ヘンリー・カットナー『ロボットには尻尾がない』

ロボットには尻尾がない 〈ギャロウェイ・ギャラガー〉シリーズ短篇集 (竹書房文庫 か 18-1)発明家を振り回す無意識には二つの作用がある。


発明は常に無意識のなせる業である。気づいたら用途不詳のガジェットが目前に鎮座している。使い道を探るミステリーは自分の無意識と出会う話でもある。


無意識は発明者個人だけではなく、誤配の形で社会にも作用を及ぼす。意図せぬガジェットの作用が期待されてしまう矛盾がある。


いかなる物も収納するロッカーがある。収納物は近未来に転送され現在から消えてしまう。男が収納物を取り出すべくロッカーを手探りすると、掌は未来の自分に到達し当人に致命的な作用を及ぼしてしまう。無意識が誤配から再帰へと形を変えながら外化される。


他人の才能を刷り込む装置がある。才能を得たらそれを使わずにはいられなくなる設定がこれに付随する。


海外逃亡を企てた男は大西洋上で機上から転落する不可解な死を遂げる。水桶めがけてダイブする曲芸師の能力を刷り込まれた男は、海上に達するとそれを使わずにはいられなくなる。


ロッカーも能力転写も誤配とはいえ結果的にヴィラン退治に使われる。問われるのは無意識の飼い慣らしである。誤配でなければ効果がない。意図がバレたら罠にはかからない。意図を完全に隠すには意図をそもそも持たねばいい。


泥酔から覚めると例によって謎のガジェットが出来上がっている。装置の仕様書はロボットの無意識にアップされたという。他者の無意識の形で事物化された無意識は操作ができる。無意識の探求は弁論術として今や外化している。反抗的なロボをどうやって言いくるめ、自己催眠をかけさせ無意識を露呈させるか。そこで展開された論法は少々強引だと思う。

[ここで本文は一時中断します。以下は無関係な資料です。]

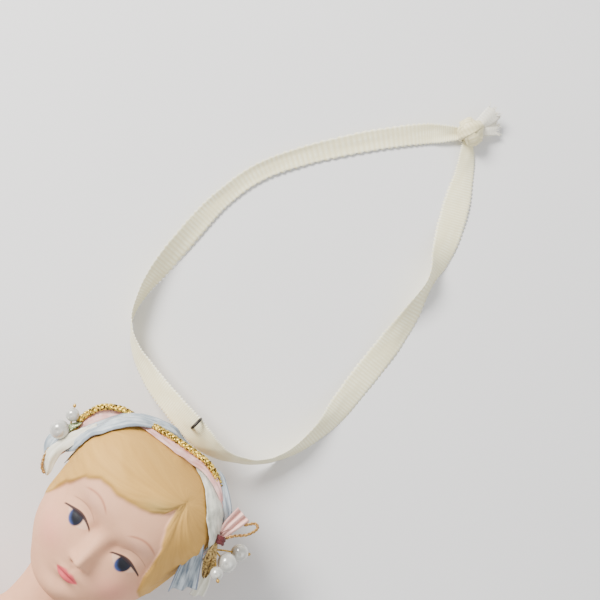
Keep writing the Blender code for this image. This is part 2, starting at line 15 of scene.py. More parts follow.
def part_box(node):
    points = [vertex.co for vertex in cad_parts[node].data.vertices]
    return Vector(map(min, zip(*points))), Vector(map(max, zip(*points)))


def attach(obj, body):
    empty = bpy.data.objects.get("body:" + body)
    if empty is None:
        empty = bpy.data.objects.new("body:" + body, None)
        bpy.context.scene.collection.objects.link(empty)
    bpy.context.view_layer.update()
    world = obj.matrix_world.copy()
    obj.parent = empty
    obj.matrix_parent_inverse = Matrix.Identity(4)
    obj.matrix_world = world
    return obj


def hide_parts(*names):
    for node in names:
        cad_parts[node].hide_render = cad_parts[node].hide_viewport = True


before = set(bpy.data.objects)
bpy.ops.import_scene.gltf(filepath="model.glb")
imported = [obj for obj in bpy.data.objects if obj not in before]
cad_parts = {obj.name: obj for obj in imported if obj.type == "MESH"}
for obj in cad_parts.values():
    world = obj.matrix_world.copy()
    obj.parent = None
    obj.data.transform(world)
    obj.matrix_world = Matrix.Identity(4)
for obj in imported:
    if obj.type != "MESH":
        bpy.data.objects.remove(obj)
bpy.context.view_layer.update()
MM = 0.001

# ------------------------------------------------------------------ camera and table

camera_data = bpy.data.cameras.new("camera")
camera_data.lens = 60.0
camera_data.sensor_width = 36.0
camera_data.clip_start = 0.01
camera = bpy.data.objects.new("camera", camera_data)
camera.location = (-0.00756, 0.09175, 0.300)
camera.rotation_euler = (0.0, 0.0, math.radians(45.0))
bpy.context.collection.objects.link(camera)
bpy.context.scene.camera = camera


def light(name, place, aim, size, power, colour):
    """A square soft light at place, turned to aim."""
    data = bpy.data.lights.new(name, "AREA")
    data.shape = "SQUARE"
    data.size = size
    data.energy = power
    data.color = colour
    obj = bpy.data.objects.new(name, data)
    obj.location = place
    way = Vector(aim) - Vector(place)
    obj.rotation_euler = way.to_track_quat("-Z", "Y").to_euler()
    bpy.context.collection.objects.link(obj)


light("key", (-0.54, 0.19, 0.48), (0.0, 0.06, 0.0), 0.28, 12.5, (1.0, 0.985, 0.96))
light("fill", (0.45, 0.25, 0.55), (0.0, 0.06, 0.0), 0.60, 1.6, (0.95, 0.97, 1.0))
world = bpy.data.worlds.new("studio")
world.use_nodes = True
world.node_tree.nodes["Background"].inputs["Color"].default_value = (0.93, 0.94, 0.96, 1.0)
world.node_tree.nodes["Background"].inputs["Strength"].default_value = 0.83
bpy.context.scene.world = world

# ------------------------------------------------------------------ finishes


def tint(code):
    """A colour written as six hex digits, as light values."""
    out = []
    for i in (0, 2, 4):
        level = int(code[i:i + 2], 16) / 255.0
        out.append(level / 12.92 if level <= 0.04045 else ((level + 0.055) / 1.055) ** 2.4)
    return (*out, 1.0)


class Number:
    """A number that changes over a surface, for use in sums."""

    def __init__(self, finish, socket):
        self.finish = finish
        self.socket = socket

    def sum(self, operation, *values):
        return self.finish.add("ShaderNodeMath", {"operation": operation},
                               dict(enumerate((self,) + values)))

    def __add__(self, other):
        return self.sum("ADD", other)

    __radd__ = __add__

    def __sub__(self, other):
        return self.sum("SUBTRACT", other)

    def __rsub__(self, other):
        return (self * -1.0) + other

    def __mul__(self, other):
        return self.sum("MULTIPLY", other)

    __rmul__ = __mul__

    def __truediv__(self, other):
        return self.sum("DIVIDE", other)

    def size(self):
        return self.sum("ABSOLUTE")

    def sine(self):
        return self.sum("SINE")

    def squared(self):
        return self * self

    def hill(self, centre, width):
        """A smooth hill of height 1 about centre."""
        return ((self - centre) / width).squared().sum("MULTIPLY", -1.0).sum("EXPONENT")

    def rise(self, low, high):
        """0 below low, 1 above high, smooth between."""
        return self.finish.add(
            "ShaderNodeMapRange", {"interpolation_type": "SMOOTHSTEP"},
            {"Value": self, "From Min": low, "From Max": high, "To Min": 0.0, "To Max": 1.0},
        )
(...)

三人の依頼者から催促がある。無意識の製造した装置はひとつだけ。このエピソードでは筋の経済性が誤配によって達成されている。単一のガジェットが並走する三つの筋を片付けてしまう。多機能の経済的な表現を追求すれば誤配に行きつく。ある作用から派生する予期せぬ効果が予期せぬ人の要求を満たしてしまう。開陳されるのは、外部性の意図せぬ体系によって皆が幸福を分かち合ってしまう社会観である。